Thank you for your reply. I’m afraid I got somehow lost in the discussion regarding which ideas and sub-ideas are currently in favour and which were not.

You find the explicitly set indentation inelegant. Yes, it might look so, but it is more capable than the visual clue. It could also indent, not only dedent (let’s ignore naming for now). And it could replace tabs with spaces or vice versa - if there will be any demand for such feature, of course.

HTML1 = """\
<div>
    Lorem ipsum dolor sit amet, consectetur adipiscing elit.
</div>
""".dedent(4)

pf_moore · May 20, 2025, 9:08am

I voted for dedent, but I disagree that it forever prevents the introduction of d-strings. Yes, it makes it harder to justify adding them, but not impossible.

methane · May 20, 2025, 9:36am

I don’t mean str.dedent() makes d-string impossible forever.
As I explained in this comment, introducing str.dedent() will make d-string harder.

Since this thread is about improving multiline string literal, we need to focus on it.
So please vote to str.dedent() if (and only if) you are against improving literal because of you think str.dedent() is enough for Python users.

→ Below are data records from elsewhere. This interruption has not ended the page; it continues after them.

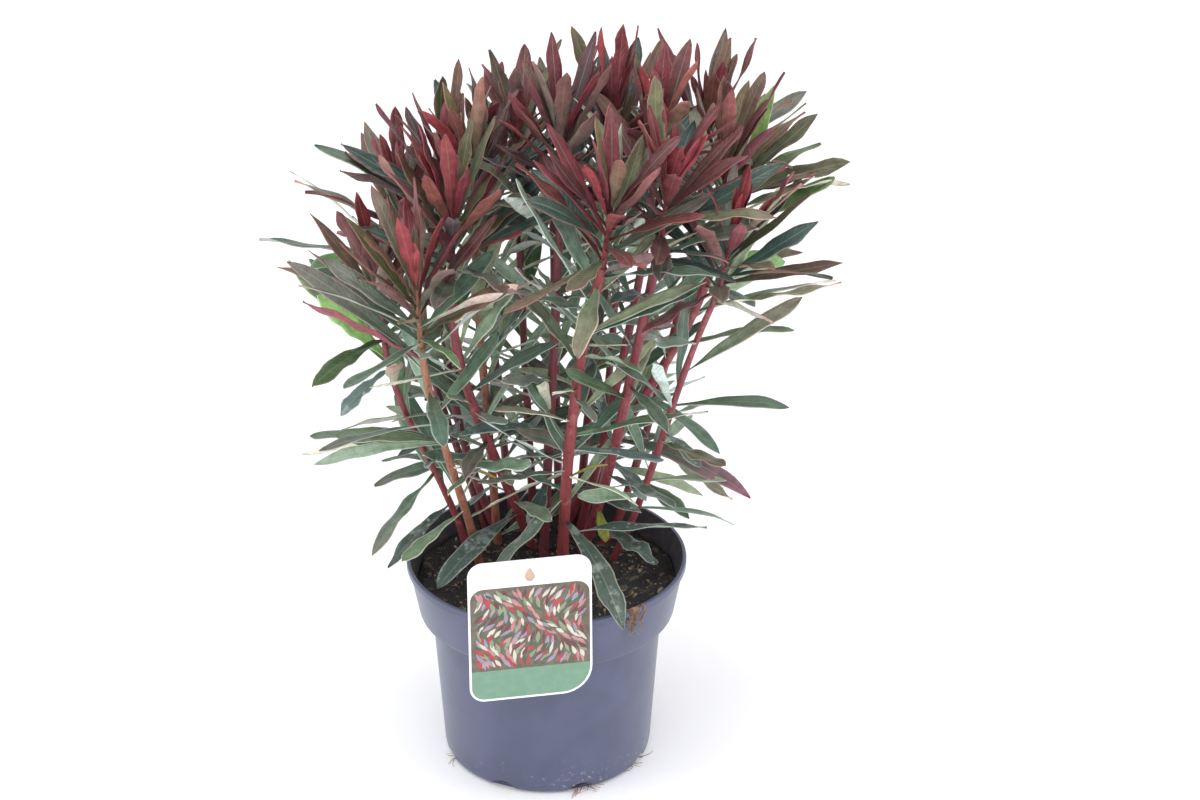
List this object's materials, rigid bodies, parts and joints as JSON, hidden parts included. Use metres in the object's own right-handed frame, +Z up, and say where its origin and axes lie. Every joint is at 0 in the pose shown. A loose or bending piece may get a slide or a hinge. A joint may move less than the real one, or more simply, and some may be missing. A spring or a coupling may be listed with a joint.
{
  "type": "potted euphorbia",
  "caption": "Bushy euphorbia with upright red stems, narrow green leaves and dark red leaf crowns, standing in soil in a blue-grey nursery pot with a pegged plant label.",
  "frame": {"origin": "centre of the pot's flat base, on the surface that the pot stands on", "axes": "+Z up along the pot's axis, -Y towards the side that carries the plant label, +X to its right"},
  "size_m": [0.3936, 0.3508, 0.51],
  "materials": {
    "pot": "satin",
    "soil": "matte",
    "label_card": "satin",
    "label_peg": "satin",
    "green_leaf": "satin",
    "red_leaf": "satin",
    "red_stem": "satin"
  },
  "bodies": {
    "root": {"pot": "pot", "soil": "soil", "label_card": "label_card", "label_peg": "label_peg", "stem_01": "green_leaf", "stem_02": "green_leaf", "stem_03": "green_leaf", "stem_04": "green_leaf", "stem_05": "green_leaf", "stem_06": "green_leaf", "stem_07": "green_leaf", "stem_08": "green_leaf", "stem_09": "green_leaf", "stem_10": "green_leaf", "stem_11": "green_leaf", "stem_12": "green_leaf", "stem_13": "green_leaf", "stem_14": "green_leaf", "stem_15": "green_leaf", "stem_16": "green_leaf", "stem_17": "green_leaf", "stem_18": "green_leaf", "head_01": "red_leaf", "head_02": "red_leaf", "head_03": "red_leaf", "head_04": "red_leaf", "head_05": "red_leaf", "head_06": "red_leaf", "head_07": "red_leaf", "head_08": "red_leaf", "head_09": "red_leaf", "head_10": "red_leaf", "head_11": "red_leaf", "head_12": "red_leaf", "head_13": "red_leaf", "head_14": "red_leaf", "head_15": "red_leaf", "head_16": "red_leaf", "head_17": "red_leaf", "head_18": "red_leaf"}
  },
  "joints": []
}
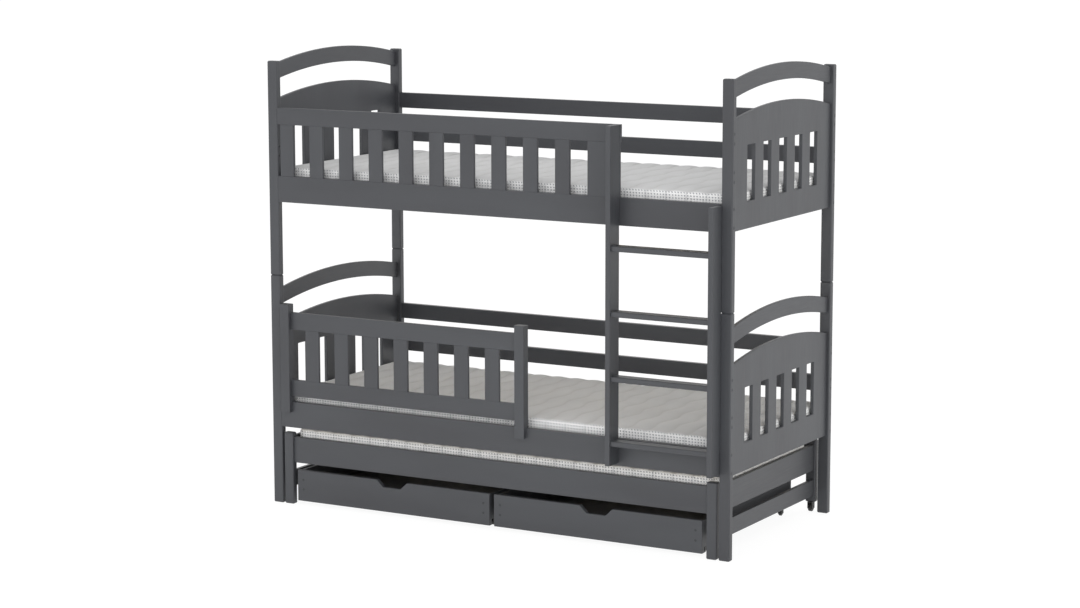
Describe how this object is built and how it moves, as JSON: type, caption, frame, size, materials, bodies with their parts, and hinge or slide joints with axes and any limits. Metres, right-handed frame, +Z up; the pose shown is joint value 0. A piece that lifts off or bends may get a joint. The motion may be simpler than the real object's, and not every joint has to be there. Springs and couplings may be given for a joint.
{
  "type": "bunk bed with trundle",
  "caption": "Bunk bed with guard rails, a front ladder, arched slotted end boards, mattresses and a roll-out trundle bed with pull-out storage drawers on casters.",
  "frame": {"origin": "on the floor, under the middle of the whole outline, ladder included", "axes": "+X along the bed towards the ladder's end, -Y out of the open front where the trundle rolls, +Z up"},
  "size_m": [1.96, 0.955, 1.7419],
  "materials": {
    "painted_wood": "satin",
    "bare_wood": "matte",
    "steel": "satin",
    "black_plastic": "matte",
    "grey_plastic": "matte",
    "mattress_cover": "matte"
  },
  "bodies": {
    "bed": {"post_lower_front_left": "painted_wood", "post_lower_front_right": "painted_wood", "side_rail_lower_front": "painted_wood", "post_lower_back_left": "painted_wood", "post_lower_back_right": "painted_wood", "side_rail_lower_back": "painted_wood", "end_panel_lower_left": "painted_wood", "arch_rail_lower_left": "painted_wood", "end_panel_lower_right": "painted_wood", "arch_rail_lower_right": "painted_wood", "back_rails_lower": "painted_wood", "bed_slats_lower": "bare_wood", "mattress_lower": "mattress_cover", "post_upper_front_left": "painted_wood", "post_upper_front_right": "painted_wood", "side_rail_upper_front": "painted_wood", "post_upper_back_left": "painted_wood", "post_upper_back_right": "painted_wood", "side_rail_upper_back": "painted_wood", "end_panel_upper_left": "painted_wood", "arch_rail_upper_left": "painted_wood", "end_panel_upper_right": "painted_wood", "arch_rail_upper_right": "painted_wood", "back_rails_upper": "painted_wood", "bed_slats_upper": "bare_wood", "mattress_upper": "mattress_cover", "guard_top_rail": "painted_wood", "guard_slats": "painted_wood", "lower_guard_posts": "painted_wood", "lower_guard_rails": "painted_wood", "lower_guard_slats": "painted_wood", "ladder_stile_left": "painted_wood", "ladder_stile_right": "painted_wood", "ladder_rungs": "painted_wood", "slat_ledgers": "bare_wood", "post_pins": "steel", "bed_bolts": "steel", "bolt_caps": "grey_plastic", "wood_dowels": "bare_wood", "ladder_and_guard_screws": "steel"},
    "trundle": {"trundle_posts_front": "painted_wood", "trundle_posts_back": "painted_wood", "trundle_side_rails": "painted_wood", "trundle_end_boards": "painted_wood", "trundle_ledgers": "bare_wood", "trundle_slats": "bare_wood", "trundle_caster_forks": "black_plastic", "mattress_trundle": "mattress_cover"},
    "trundle_wheel_left": {"trundle_wheel_left": "black_plastic"},
    "trundle_wheel_right": {"trundle_wheel_right": "black_plastic"},
    "drawer_left": {"drawer_left_front": "painted_wood", "drawer_left_box": "painted_wood", "drawer_left_caster_forks": "black_plastic"},
    "drawer_left_wheels_front": {"drawer_left_wheels_front": "black_plastic"},
    "drawer_left_wheels_back": {"drawer_left_wheels_back": "black_plastic"},
    "drawer_right": {"drawer_right_front": "painted_wood", "drawer_right_box": "painted_wood", "drawer_right_caster_forks": "black_plastic"},
    "drawer_right_wheels_front": {"drawer_right_wheels_front": "black_plastic"},
    "drawer_right_wheels_back": {"drawer_right_wheels_back": "black_plastic"}
  },
  "joints": [
    {"name": "trundle_slide", "type": "slide", "parent": "bed", "child": "trundle", "axis": [0, -1, 0], "range_m": [0, 0.8]},
    {"name": "trundle_wheel_left_turn", "type": "hinge", "parent": "trundle", "child": "trundle_wheel_left", "pos_m": [-0.908, 0.4605, 0.016], "axis": [1, 0, 0], "continuous": true},
    {"name": "trundle_wheel_right_turn", "type": "hinge", "parent": "trundle", "child": "trundle_wheel_right", "pos_m": [0.908, 0.4605, 0.016], "axis": [1, 0, 0], "continuous": true},
    {"name": "drawer_left_slide", "type": "slide", "parent": "trundle", "child": "drawer_left", "axis": [0, -1, 0], "range_m": [0, 0.6]},
    {"name": "drawer_left_wheels_front_turn", "type": "hinge", "parent": "drawer_left", "child": "drawer_left_wheels_front", "pos_m": [-0.44, -0.3215, 0.012], "axis": [1, 0, 0], "continuous": true},
    {"name": "drawer_left_wheels_back_turn", "type": "hinge", "parent": "drawer_left", "child": "drawer_left_wheels_back", "pos_m": [-0.44, 0.3365, 0.012], "axis": [1, 0, 0], "continuous": true},
    {"name": "drawer_right_slide", "type": "slide", "parent": "trundle", "child": "drawer_right", "axis": [0, -1, 0], "range_m": [0, 0.6]},
    {"name": "drawer_right_wheels_front_turn", "type": "hinge", "parent": "drawer_right", "child": "drawer_right_wheels_front", "pos_m": [0.44, -0.3215, 0.012], "axis": [1, 0, 0], "continuous": true},
    {"name": "drawer_right_wheels_back_turn", "type": "hinge", "parent": "drawer_right", "child": "drawer_right_wheels_back", "pos_m": [0.44, 0.3365, 0.012], "axis": [1, 0, 0], "continuous": true}
  ]
}
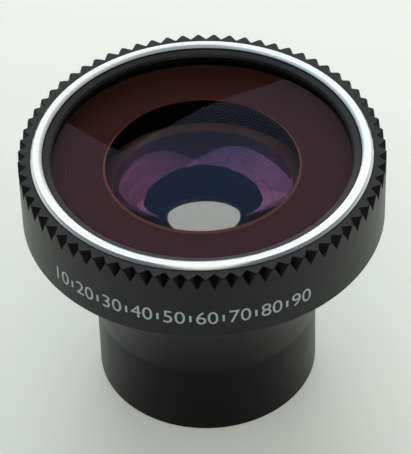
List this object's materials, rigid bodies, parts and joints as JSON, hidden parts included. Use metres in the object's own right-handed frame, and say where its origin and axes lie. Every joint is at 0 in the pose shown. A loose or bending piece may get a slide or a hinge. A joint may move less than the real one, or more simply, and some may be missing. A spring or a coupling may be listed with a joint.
{
  "type": "phone fisheye lens",
  "caption": "Magnetic phone fisheye lens: knurled black front ring with a bright trim over a flared barrel, holding a flat front glass and a bowl-shaped inner element.",
  "frame": {"origin": "centre of the rear face, which sits on the phone", "axes": "+Z along the optical axis towards the scene; +X and +Y across it"},
  "size_m": [0.024, 0.024, 0.0189],
  "materials": {
    "black_anodised": "black anodised, satin",
    "matte_black": "matte black anodised",
    "blackened_steel": "chemically blackened, matte",
    "dark_mask": "dark maroon-brown paint, flat",
    "bright_aluminium": "turned bright, clear",
    "black_film": "plain film",
    "coated_glass": "polished, purple-green coating",
    "nickel_magnet": "nickel plated"
  },
  "bodies": {
    "lens_body": {"barrel": "black_anodised", "front_element": "coated_glass", "front_mask": "dark_mask", "front_spacer": "matte_black", "second_element": "coated_glass", "middle_spacer": "matte_black", "aperture_stop": "blackened_steel", "rear_crown": "coated_glass", "rear_flint": "coated_glass", "rear_retainer": "black_anodised", "ring_magnet": "nickel_magnet"},
    "washer_body": {"slip_washer": "black_film"},
    "ring_body": {"front_ring": "black_anodised", "trim_ring": "bright_aluminium"}
  },
  "joints": [
    {"name": "ring_rise", "type": "slide", "parent": "lens_body", "child": "washer_body", "axis": [0, 0, 1], "range_m": [0, 0.003]},
    {"name": "ring_turn", "type": "hinge", "parent": "washer_body", "child": "ring_body", "pos_m": [0, 0, 0.0135], "axis": [0, 0, 1], "range_deg": [0, 2160]}
  ],
  "couplings": [
    {"joint": "ring_rise", "follows": "ring_turn", "m_per_rad": 0.00007957}
  ]
}
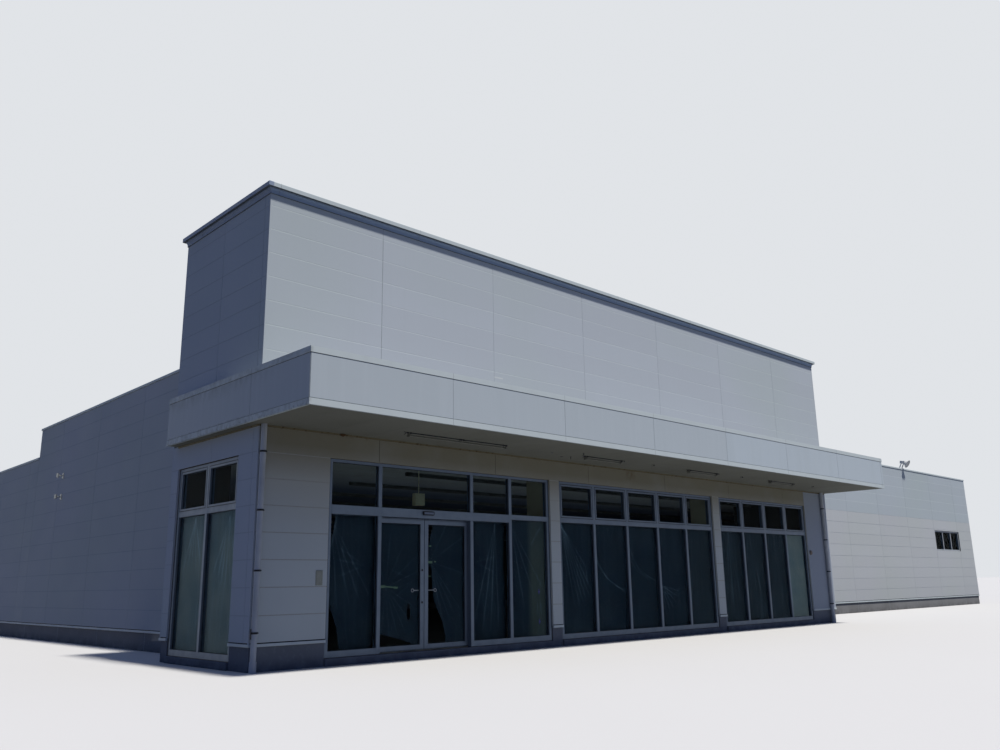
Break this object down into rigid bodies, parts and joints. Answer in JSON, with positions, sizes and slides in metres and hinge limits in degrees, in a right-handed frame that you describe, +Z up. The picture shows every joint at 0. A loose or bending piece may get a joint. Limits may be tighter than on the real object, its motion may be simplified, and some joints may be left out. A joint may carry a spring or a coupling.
{
  "type": "half-scale supermarket building",
  "caption": "Single-storey supermarket building with a glazed entrance block, canopy, raised front wall, sliding entrance door and a long low sales hall behind it, at half scale.",
  "frame": {"origin": "on the ground, on the centre line of the sliding entrance door, in the plane of the entrance block's front wall", "axes": "+X along the front to the right as seen from outside, +Y into the building, +Z up"},
  "size_m": [21.356, 13.62, 4.305],
  "materials": {
    "concrete": "matte",
    "siding": "matte",
    "coping_metal": "satin",
    "fascia_panel": "satin",
    "soffit_board": "matte",
    "roof_metal": "satin",
    "pipe_plastic": "matte",
    "lamp_metal": "satin",
    "galvanised_steel": "matte",
    "frame_aluminium": "satin",
    "window_glass": "gloss",
    "sensor_plastic": "gloss",
    "ceiling_board": "matte",
    "casing_board": "matte",
    "box_plastic": "satin",
    "dark_sheet": "satin"
  },
  "bodies": {
    "structure": {"floor_slab": "concrete", "entrance_sill": "concrete", "entrance_plinth": "concrete", "main_plinth_sides": "concrete", "main_plinth_ends": "concrete", "base_flashing": "coping_metal", "front_piers": "siding", "side_piers": "siding", "tower_front_wall": "siding", "tower_side_walls": "siding", "return_wall": "siding", "tower_back_wall": "siding", "tower_roof": "roof_metal", "tower_cornice": "coping_metal", "canopy_soffit": "soffit_board", "canopy_fascia": "fascia_panel", "canopy_roof": "roof_metal", "canopy_trims": "coping_metal", "side_walls_high": "siding", "side_walls_low": "siding", "back_wall": "siding", "step_wall": "siding", "wing_front_wall": "siding", "hall_roof": "roof_metal", "hall_copings": "coping_metal", "downpipes": "pipe_plastic", "strip_lights": "lamp_metal", "floodlight": "galvanised_steel", "service_brackets": "galvanised_steel", "door_bay_frame": "frame_aluminium", "door_header": "frame_aluminium", "window_frames": "frame_aluminium", "window_glass": "window_glass", "door_sensor": "sensor_plastic", "ceiling": "ceiling_board", "ceiling_lights": "lamp_metal", "column_casings": "casing_board", "hanging_box": "box_plastic", "window_sheets": "dark_sheet"},
    "left_door": {"left_door_leaf": "frame_aluminium", "left_door_glass": "window_glass", "left_door_sheet": "dark_sheet"},
    "right_door": {"right_door_leaf": "frame_aluminium", "right_door_glass": "window_glass", "right_door_sheet": "dark_sheet"}
  },
  "joints": [
    {"name": "left_door_slide", "type": "slide", "parent": "structure", "child": "left_door", "axis": [-1, 0, 0], "range_m": [0, 0.52]},
    {"name": "right_door_slide", "type": "slide", "parent": "structure", "child": "right_door", "axis": [1, 0, 0], "range_m": [0, 0.52]}
  ],
  "couplings": [
    {"joint": "right_door_slide", "follows": "left_door_slide", "ratio": 1}
  ]
}
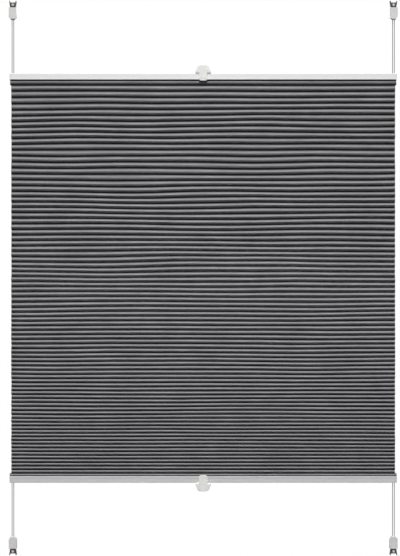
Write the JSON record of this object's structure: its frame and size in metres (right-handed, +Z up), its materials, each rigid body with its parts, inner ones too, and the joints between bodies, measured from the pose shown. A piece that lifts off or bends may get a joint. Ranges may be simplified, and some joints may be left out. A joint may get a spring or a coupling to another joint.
{
  "type": "pleated blind",
  "caption": "Tensioned honeycomb pleated blind: fabric between two sliding rails on cords held by screw clamps that grip a window sash.",
  "frame": {"origin": "middle of the blind's width and height, in the plane of the sash face that the clamps are pressed against", "axes": "+X along the width to the right as seen from the room, +Y towards the window, +Z up"},
  "size_m": [0.9114, 0.0503, 1.3],
  "materials": {
    "white_plastic": "smooth moulded plastic",
    "handle_plastic": "smooth moulded plastic, slightly warm white",
    "strip_plastic": "extruded plastic strip",
    "white_aluminium": "powder-coated aluminium profile",
    "black_plastic": "fine-grained black plastic",
    "dark_steel": "blackened steel with a brown cast",
    "bright_steel": "bright zinc-plated steel",
    "pad_rubber": "soft black rubber",
    "grey_cord": "fine braided polyester cord",
    "pleated_cloth": "dark grey woven polyester with a silver film inside each cell"
  },
  "bodies": {
    "window_clamps": {"top_left_clamp_body": "white_plastic", "top_left_tension_shoe": "white_plastic", "top_left_clamp_channel": "black_plastic", "top_left_screw_seat": "dark_steel", "top_left_sash_pad": "pad_rubber", "top_right_clamp_body": "white_plastic", "top_right_tension_shoe": "white_plastic", "top_right_clamp_channel": "black_plastic", "top_right_screw_seat": "dark_steel", "top_right_sash_pad": "pad_rubber", "bottom_left_clamp_body": "white_plastic", "bottom_left_tension_shoe": "white_plastic", "bottom_left_clamp_channel": "black_plastic", "bottom_left_screw_seat": "dark_steel", "bottom_left_sash_pad": "pad_rubber", "bottom_right_clamp_body": "white_plastic", "bottom_right_tension_shoe": "white_plastic", "bottom_right_clamp_channel": "black_plastic", "bottom_right_screw_seat": "dark_steel", "bottom_right_sash_pad": "pad_rubber", "left_cord": "grey_cord", "right_cord": "grey_cord"},
    "top_rail": {"top_rail": "white_aluminium", "top_fabric_strip": "strip_plastic", "top_handle": "handle_plastic", "top_front_crossing_cord": "grey_cord", "top_rear_crossing_cord": "grey_cord", "honeycomb_fabric": "pleated_cloth", "top_left_end_cap": "white_plastic", "top_left_cord_guide": "white_plastic", "top_right_end_cap": "white_plastic", "top_right_cord_guide": "white_plastic"},
    "bottom_rail": {"bottom_rail": "white_aluminium", "bottom_fabric_strip": "strip_plastic", "bottom_handle": "handle_plastic", "bottom_front_crossing_cord": "grey_cord", "bottom_rear_crossing_cord": "grey_cord", "front_tension_spring": "bright_steel", "rear_tension_spring": "bright_steel", "bottom_left_end_cap": "white_plastic", "bottom_left_cord_guide": "white_plastic", "bottom_right_end_cap": "white_plastic", "bottom_right_cord_guide": "white_plastic"},
    "top_left_screw": {"top_left_clamp_screw": "bright_steel"},
    "top_left_jaw": {"top_left_clamp_jaw": "dark_steel", "top_left_jaw_nut": "bright_steel", "top_left_jaw_pad": "pad_rubber"},
    "top_right_screw": {"top_right_clamp_screw": "bright_steel"},
    "top_right_jaw": {"top_right_clamp_jaw": "dark_steel", "top_right_jaw_nut": "bright_steel", "top_right_jaw_pad": "pad_rubber"},
    "bottom_left_screw": {"bottom_left_clamp_screw": "bright_steel"},
    "bottom_left_jaw": {"bottom_left_clamp_jaw": "dark_steel", "bottom_left_jaw_nut": "bright_steel", "bottom_left_jaw_pad": "pad_rubber"},
    "bottom_right_screw": {"bottom_right_clamp_screw": "bright_steel"},
    "bottom_right_jaw": {"bottom_right_clamp_jaw": "dark_steel", "bottom_right_jaw_nut": "bright_steel", "bottom_right_jaw_pad": "pad_rubber"}
  },
  "joints": [
    {"name": "top_rail_slide", "type": "slide", "parent": "window_clamps", "child": "top_rail", "axis": [0, 0, 1], "range_m": [-0.124, 0.124]},
    {"name": "bottom_rail_slide", "type": "slide", "parent": "top_rail", "child": "bottom_rail", "axis": [0, 0, 1], "range_m": [0, 0.835], "deforming": ["honeycomb_fabric"]},
    {"name": "top_left_screw_turn", "type": "hinge", "parent": "window_clamps", "child": "top_left_screw", "pos_m": [-0.4465, -0.02, 0.6408], "axis": [0, 1, 0], "range_deg": [-6176.4, 2062.1]},
    {"name": "top_left_jaw_slide", "type": "slide", "parent": "window_clamps", "child": "top_left_jaw", "axis": [0, 1, 0], "range_m": [-0.012, 0.004]},
    {"name": "top_right_screw_turn", "type": "hinge", "parent": "window_clamps", "child": "top_right_screw", "pos_m": [0.4465, -0.02, 0.6408], "axis": [0, 1, 0], "range_deg": [-6176.4, 2062.1]},
    {"name": "top_right_jaw_slide", "type": "slide", "parent": "window_clamps", "child": "top_right_jaw", "axis": [0, 1, 0], "range_m": [-0.012, 0.004]},
    {"name": "bottom_left_screw_turn", "type": "hinge", "parent": "window_clamps", "child": "bottom_left_screw", "pos_m": [-0.4465, -0.02, -0.6408], "axis": [0, 1, 0], "range_deg": [-6176.4, 2062.1]},
    {"name": "bottom_left_jaw_slide", "type": "slide", "parent": "window_clamps", "child": "bottom_left_jaw", "axis": [0, 1, 0], "range_m": [-0.012, 0.004]},
    {"name": "bottom_right_screw_turn", "type": "hinge", "parent": "window_clamps", "child": "bottom_right_screw", "pos_m": [0.4465, -0.02, -0.6408], "axis": [0, 1, 0], "range_deg": [-6176.4, 2062.1]},
    {"name": "bottom_right_jaw_slide", "type": "slide", "parent": "window_clamps", "child": "bottom_right_jaw", "axis": [0, 1, 0], "range_m": [-0.012, 0.004]}
  ],
  "couplings": [
    {"joint": "top_left_screw_turn", "follows": "top_left_jaw_slide", "rad_per_m": 8976},
    {"joint": "top_right_screw_turn", "follows": "top_right_jaw_slide", "rad_per_m": 8976},
    {"joint": "bottom_left_screw_turn", "follows": "bottom_left_jaw_slide", "rad_per_m": 8976},
    {"joint": "bottom_right_screw_turn", "follows": "bottom_right_jaw_slide", "rad_per_m": 8976}
  ]
}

Adding str.dedent() or not will be discussed after we decide to improve literal or not.
If you are +/- 0 on literal improvement, please skip this vote and discuss about str.dedent() later.

pf_moore · May 20, 2025, 10:41am

OK. The only use cases that I’ve seen which can’t be handled by str.dedent() are f-strings where interpolated values contain newlines. These aren’t literals, so I’ll stick with my vote. I’m happy to discuss the f-string case separately.